### Prompt
Your task is to write out the complete listing exactly as it is shown.
--- Start Data segment ---
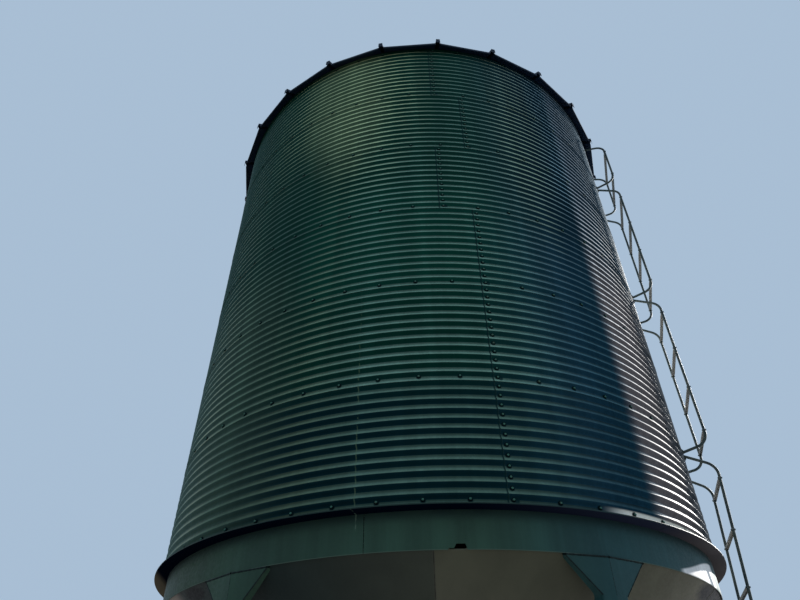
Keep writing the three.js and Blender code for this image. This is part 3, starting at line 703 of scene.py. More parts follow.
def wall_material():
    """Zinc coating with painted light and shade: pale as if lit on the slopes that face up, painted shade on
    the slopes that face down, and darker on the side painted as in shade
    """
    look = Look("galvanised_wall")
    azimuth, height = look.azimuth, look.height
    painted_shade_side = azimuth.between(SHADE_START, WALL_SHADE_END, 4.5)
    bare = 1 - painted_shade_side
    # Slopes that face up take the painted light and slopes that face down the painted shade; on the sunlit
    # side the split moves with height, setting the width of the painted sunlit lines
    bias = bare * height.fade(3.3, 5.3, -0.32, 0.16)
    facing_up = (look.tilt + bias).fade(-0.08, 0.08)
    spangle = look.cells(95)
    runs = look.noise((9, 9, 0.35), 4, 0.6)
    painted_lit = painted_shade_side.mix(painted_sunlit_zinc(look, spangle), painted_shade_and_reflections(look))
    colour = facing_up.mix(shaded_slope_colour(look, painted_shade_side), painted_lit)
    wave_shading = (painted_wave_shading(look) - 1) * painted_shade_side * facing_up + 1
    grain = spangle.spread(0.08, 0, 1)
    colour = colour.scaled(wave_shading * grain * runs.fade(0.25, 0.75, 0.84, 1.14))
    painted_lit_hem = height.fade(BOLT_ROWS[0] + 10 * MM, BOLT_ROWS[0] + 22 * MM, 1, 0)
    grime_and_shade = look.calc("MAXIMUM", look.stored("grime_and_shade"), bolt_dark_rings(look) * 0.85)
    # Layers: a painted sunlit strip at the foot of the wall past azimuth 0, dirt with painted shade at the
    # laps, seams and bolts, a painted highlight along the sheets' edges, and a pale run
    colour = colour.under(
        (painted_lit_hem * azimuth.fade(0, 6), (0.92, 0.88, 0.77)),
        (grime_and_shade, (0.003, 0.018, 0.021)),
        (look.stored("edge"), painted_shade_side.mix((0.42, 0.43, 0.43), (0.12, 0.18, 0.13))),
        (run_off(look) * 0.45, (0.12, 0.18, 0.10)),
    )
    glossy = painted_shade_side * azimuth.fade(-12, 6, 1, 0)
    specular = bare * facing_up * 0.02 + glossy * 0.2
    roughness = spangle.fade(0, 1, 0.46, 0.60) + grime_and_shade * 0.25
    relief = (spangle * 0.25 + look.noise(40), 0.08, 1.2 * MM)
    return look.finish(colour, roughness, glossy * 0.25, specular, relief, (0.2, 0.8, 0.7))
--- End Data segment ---
### Response
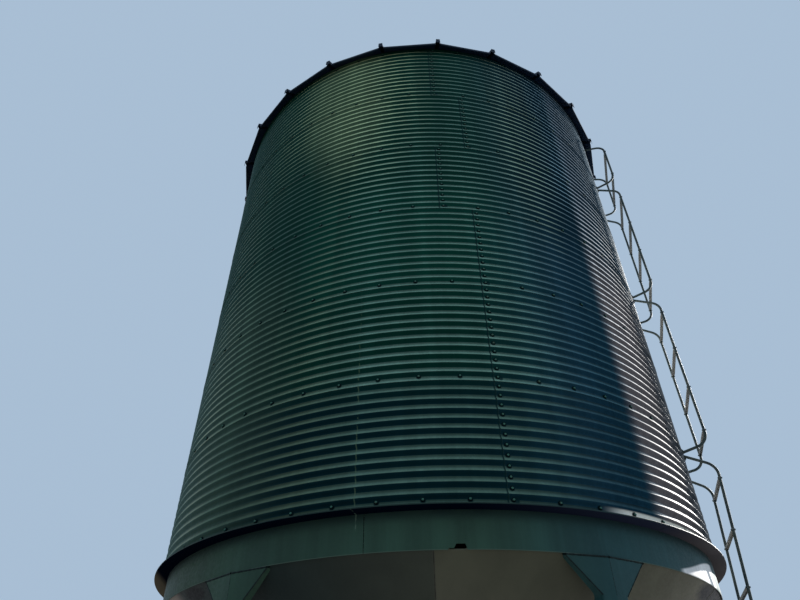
Keep writing the three.js and Blender code for this image. This is part 3, starting at line 703 of scene.py. More parts follow.
def wall_material():
    """Zinc coating with painted light and shade: pale as if lit on the slopes that face up, painted shade on
    the slopes that face down, and darker on the side painted as in shade
    """
    look = Look("galvanised_wall")
    azimuth, height = look.azimuth, look.height
    painted_shade_side = azimuth.between(SHADE_START, WALL_SHADE_END, 4.5)
    bare = 1 - painted_shade_side
    # Slopes that face up take the painted light and slopes that face down the painted shade; on the sunlit
    # side the split moves with height, setting the width of the painted sunlit lines
    bias = bare * height.fade(3.3, 5.3, -0.32, 0.16)
    facing_up = (look.tilt + bias).fade(-0.08, 0.08)
    spangle = look.cells(95)
    runs = look.noise((9, 9, 0.35), 4, 0.6)
    painted_lit = painted_shade_side.mix(painted_sunlit_zinc(look, spangle), painted_shade_and_reflections(look))
    colour = facing_up.mix(shaded_slope_colour(look, painted_shade_side), painted_lit)
    wave_shading = (painted_wave_shading(look) - 1) * painted_shade_side * facing_up + 1
    grain = spangle.spread(0.08, 0, 1)
    colour = colour.scaled(wave_shading * grain * runs.fade(0.25, 0.75, 0.84, 1.14))
    painted_lit_hem = height.fade(BOLT_ROWS[0] + 10 * MM, BOLT_ROWS[0] + 22 * MM, 1, 0)
    grime_and_shade = look.calc("MAXIMUM", look.stored("grime_and_shade"), bolt_dark_rings(look) * 0.85)
    # Layers: a painted sunlit strip at the foot of the wall past azimuth 0, dirt with painted shade at the
    # laps, seams and bolts, a painted highlight along the sheets' edges, and a pale run
    colour = colour.under(
        (painted_lit_hem * azimuth.fade(0, 6), (0.92, 0.88, 0.77)),
        (grime_and_shade, (0.003, 0.018, 0.021)),
        (look.stored("edge"), painted_shade_side.mix((0.42, 0.43, 0.43), (0.12, 0.18, 0.13))),
        (run_off(look) * 0.45, (0.12, 0.18, 0.10)),
    )
    glossy = painted_shade_side * azimuth.fade(-12, 6, 1, 0)
    specular = bare * facing_up * 0.02 + glossy * 0.2
    roughness = spangle.fade(0, 1, 0.46, 0.60) + grime_and_shade * 0.25
    relief = (spangle * 0.25 + look.noise(40), 0.08, 1.2 * MM)
    return look.finish(colour, roughness, glossy * 0.25, specular, relief, (0.2, 0.8, 0.7))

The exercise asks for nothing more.